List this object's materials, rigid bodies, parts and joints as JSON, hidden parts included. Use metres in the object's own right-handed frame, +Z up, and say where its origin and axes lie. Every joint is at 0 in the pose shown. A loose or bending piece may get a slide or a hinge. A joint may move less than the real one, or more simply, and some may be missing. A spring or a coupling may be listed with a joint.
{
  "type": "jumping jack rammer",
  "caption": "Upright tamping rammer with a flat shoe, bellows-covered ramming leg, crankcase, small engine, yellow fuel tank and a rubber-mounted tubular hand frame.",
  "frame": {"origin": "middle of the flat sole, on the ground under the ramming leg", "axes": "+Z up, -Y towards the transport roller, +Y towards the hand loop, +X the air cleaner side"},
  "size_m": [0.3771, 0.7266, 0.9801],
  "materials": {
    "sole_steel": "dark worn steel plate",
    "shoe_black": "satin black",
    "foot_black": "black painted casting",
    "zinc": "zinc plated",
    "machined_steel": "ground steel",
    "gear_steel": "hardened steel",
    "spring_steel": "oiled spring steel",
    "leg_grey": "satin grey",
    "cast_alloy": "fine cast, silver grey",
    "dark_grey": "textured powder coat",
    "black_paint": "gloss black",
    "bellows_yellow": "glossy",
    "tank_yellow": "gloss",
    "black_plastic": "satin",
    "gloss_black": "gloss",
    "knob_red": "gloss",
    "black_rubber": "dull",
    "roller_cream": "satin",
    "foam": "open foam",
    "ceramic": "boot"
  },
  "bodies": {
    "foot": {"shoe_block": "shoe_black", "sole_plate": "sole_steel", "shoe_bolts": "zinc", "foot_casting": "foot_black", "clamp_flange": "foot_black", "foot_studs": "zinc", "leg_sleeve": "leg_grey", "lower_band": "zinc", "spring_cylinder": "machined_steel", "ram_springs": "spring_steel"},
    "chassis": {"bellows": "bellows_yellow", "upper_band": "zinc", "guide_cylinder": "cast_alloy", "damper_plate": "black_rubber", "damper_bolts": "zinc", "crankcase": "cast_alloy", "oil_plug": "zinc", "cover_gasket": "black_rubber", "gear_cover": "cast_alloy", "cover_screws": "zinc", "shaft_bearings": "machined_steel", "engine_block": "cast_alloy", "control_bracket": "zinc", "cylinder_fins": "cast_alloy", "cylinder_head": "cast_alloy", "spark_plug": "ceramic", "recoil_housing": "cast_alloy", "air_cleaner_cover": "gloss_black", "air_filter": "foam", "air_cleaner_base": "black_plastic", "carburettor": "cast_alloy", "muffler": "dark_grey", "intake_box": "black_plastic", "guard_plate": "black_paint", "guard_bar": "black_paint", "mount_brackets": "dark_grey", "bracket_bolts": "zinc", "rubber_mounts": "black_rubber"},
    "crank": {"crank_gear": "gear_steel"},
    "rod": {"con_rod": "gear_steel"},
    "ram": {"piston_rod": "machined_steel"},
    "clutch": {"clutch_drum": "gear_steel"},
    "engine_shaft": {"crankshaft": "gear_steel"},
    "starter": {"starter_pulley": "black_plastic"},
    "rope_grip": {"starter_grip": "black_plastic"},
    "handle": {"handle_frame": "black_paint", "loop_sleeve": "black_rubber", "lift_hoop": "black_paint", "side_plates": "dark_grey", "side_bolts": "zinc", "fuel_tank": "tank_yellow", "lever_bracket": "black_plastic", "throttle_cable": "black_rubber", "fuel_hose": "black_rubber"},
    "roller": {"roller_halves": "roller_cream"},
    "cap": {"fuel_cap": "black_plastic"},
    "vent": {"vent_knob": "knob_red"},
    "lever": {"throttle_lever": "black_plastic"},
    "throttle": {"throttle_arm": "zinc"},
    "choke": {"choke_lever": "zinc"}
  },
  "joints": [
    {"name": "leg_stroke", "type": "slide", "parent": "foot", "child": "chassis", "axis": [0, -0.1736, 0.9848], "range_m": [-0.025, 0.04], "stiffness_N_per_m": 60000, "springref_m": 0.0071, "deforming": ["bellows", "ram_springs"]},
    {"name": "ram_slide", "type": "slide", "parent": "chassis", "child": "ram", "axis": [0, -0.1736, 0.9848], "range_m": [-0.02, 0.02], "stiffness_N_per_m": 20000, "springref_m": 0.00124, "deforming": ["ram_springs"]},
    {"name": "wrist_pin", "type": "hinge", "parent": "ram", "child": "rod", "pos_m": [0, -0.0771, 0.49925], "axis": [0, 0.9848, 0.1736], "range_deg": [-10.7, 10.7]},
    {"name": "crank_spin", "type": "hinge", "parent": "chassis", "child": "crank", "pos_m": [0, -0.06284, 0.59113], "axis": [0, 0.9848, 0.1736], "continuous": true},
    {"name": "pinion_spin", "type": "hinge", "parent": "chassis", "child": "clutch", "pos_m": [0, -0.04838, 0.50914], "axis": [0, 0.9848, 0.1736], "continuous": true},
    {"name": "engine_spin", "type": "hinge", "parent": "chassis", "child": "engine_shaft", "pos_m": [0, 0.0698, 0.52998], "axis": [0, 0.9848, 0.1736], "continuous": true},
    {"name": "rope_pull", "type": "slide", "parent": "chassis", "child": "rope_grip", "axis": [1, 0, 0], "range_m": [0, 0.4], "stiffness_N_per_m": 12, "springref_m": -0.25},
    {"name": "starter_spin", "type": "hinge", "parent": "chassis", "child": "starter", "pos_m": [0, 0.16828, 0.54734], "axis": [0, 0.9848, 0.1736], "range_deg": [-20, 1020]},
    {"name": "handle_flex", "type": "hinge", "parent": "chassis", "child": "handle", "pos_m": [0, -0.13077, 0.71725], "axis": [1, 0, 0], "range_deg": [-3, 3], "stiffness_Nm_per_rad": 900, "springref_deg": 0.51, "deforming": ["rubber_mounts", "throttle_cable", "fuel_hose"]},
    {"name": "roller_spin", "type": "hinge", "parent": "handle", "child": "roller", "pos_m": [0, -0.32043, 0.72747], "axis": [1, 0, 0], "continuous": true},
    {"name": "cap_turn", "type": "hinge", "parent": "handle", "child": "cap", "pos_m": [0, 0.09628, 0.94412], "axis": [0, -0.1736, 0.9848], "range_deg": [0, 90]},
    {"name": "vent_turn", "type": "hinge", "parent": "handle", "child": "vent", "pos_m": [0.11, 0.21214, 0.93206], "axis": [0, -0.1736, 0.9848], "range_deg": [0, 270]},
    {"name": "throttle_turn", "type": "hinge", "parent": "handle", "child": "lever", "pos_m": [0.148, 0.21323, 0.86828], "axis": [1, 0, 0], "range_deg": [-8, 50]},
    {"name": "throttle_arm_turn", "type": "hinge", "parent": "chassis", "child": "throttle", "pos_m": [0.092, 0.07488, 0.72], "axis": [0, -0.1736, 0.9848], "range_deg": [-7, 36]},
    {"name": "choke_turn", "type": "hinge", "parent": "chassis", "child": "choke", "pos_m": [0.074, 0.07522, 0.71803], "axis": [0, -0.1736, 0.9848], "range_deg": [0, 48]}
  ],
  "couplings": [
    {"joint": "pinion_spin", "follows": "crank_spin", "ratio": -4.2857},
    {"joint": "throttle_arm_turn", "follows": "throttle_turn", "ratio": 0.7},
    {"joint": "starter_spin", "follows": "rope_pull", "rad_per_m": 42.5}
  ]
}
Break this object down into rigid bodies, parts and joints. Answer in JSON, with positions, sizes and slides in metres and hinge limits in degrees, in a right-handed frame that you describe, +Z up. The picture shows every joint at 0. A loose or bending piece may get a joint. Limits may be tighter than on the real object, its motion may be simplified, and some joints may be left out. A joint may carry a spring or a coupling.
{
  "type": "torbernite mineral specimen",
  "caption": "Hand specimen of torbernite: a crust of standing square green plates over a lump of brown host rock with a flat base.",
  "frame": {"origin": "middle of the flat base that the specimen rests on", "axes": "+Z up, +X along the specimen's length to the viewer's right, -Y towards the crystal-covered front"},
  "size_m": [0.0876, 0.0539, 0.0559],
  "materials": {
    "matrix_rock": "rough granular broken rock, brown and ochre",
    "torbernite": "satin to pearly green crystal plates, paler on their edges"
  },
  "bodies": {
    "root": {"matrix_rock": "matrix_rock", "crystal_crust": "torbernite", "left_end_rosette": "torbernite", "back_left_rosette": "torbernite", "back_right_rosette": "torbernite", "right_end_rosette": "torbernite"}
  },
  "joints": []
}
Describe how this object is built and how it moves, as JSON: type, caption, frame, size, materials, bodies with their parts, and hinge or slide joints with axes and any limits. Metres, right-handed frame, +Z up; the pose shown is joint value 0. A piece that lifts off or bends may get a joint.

> [Stated task] Each line holding "that" must be found and copied.

> [Response for this exercise]
Break this object down into rigid bodies, parts and joints. Answer in JSON, with positions, sizes and slides in metres and hinge limits in degrees, in a right-handed frame that you describe, +Z up. The picture shows every joint at 0. A loose or bending piece may get a joint. Limits may be tighter than on the real object, its motion may be simplified, and some joints may be left out. A joint may carry a spring or a coupling.
  "frame": {"origin": "middle of the flat base that the specimen rests on", "axes": "+Z up, +X along the specimen's length to the viewer's right, -Y towards the crystal-covered front"},
Describe how this object is built and how it moves, as JSON: type, caption, frame, size, materials, bodies with their parts, and hinge or slide joints with axes and any limits. Metres, right-handed frame, +Z up; the pose shown is joint value 0. A piece that lifts off or bends may get a joint.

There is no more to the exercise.